山種美術館

恵比寿にでかけるついでに、山種美術館で開催中の「浮世絵入門 東海道五拾三次一挙公開」を観た。
前日にテレビで紹介されたせいか、それとも、やはり、東海道五拾三次の集客力がすごいのか、山種美術館としてはなかなかの人だかりだったと思う。
そして、おしゃべりもやや音量が大きめだったが、東海道五拾三次はそういう見方でいいのかもしれない。

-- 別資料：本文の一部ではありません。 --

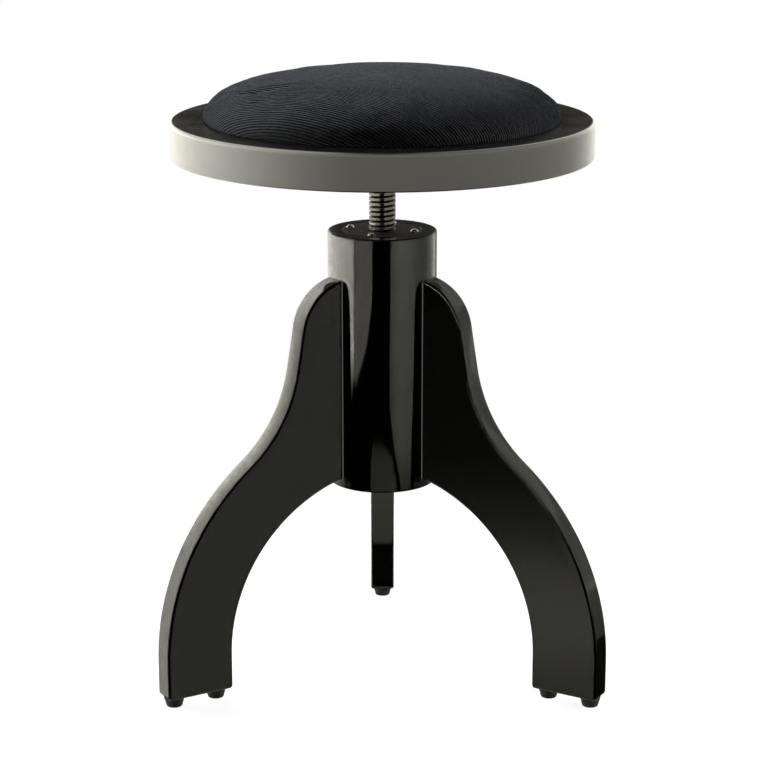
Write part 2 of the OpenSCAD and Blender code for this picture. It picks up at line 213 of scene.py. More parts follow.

みんななんか自分の旅のアルバムでも見るかのような調子で
「ほらここの旅館の屋号がさ・・・」
とか
「昔この近くで働いてて・・・」
とか。
まぁ、うるさいのはうるさいんだけど、それはそれでいいのかも。
私自身も、‘水口’とか‘土山’‘石部’というあたりになると、たしかに個人的な感懐に耽けっていた。
広重がじっさいに足を運んだのは、箱根あたりまでだろうといわれている。
そのさきのたぶん元ネタになったのだろうといわれる、今で言う‘地球の歩き方’みたいな本の絵も一緒に展示されていたが、広重が、ほんのちょっと、アングルとかパースペクティブをいじるだけで、絵の奥行きがまったく違ってしまう。
広重は、風景を絵に描いているのではなく、絵を元にして風景を作っている。そして、その風景が、ヨーロッパの印象派に影響を与えているわけけだから、風景画全般に与えた広重の影響は計り知れないのではないかと思った。
だが、私の今回のお目当ては、同時に展示されている鈴木春信の三点。
<梅の枝折り>、<柿の実とり>、どちらも、ひとりがひとりの肩の上にのっている構図なのだけれど、これを墨の筆でさらりと描くことが、どれほどの‘すごわざ’かと考えてみた。もちろん、春信は、もっと複雑に絡み合ったふたつの肉体も多く描いてきたことだろう。
もう一点は<色子と供>。
現代風に言い換えると、‘ニューハーフとマネージャー’だろうか。そのふたりが、客に呼ばれて出張していくところ。距離感と目線が絶妙。
江戸川乱歩に「押し絵と旅する男」という短編があったが、春信の絵となら、うっかり異界に彷徨いでてしまうこともあるのではないかとふと思った。
他に、歌麿美人画では、当時の彫師たちの‘毛わり’の超絶技巧も堪能できる。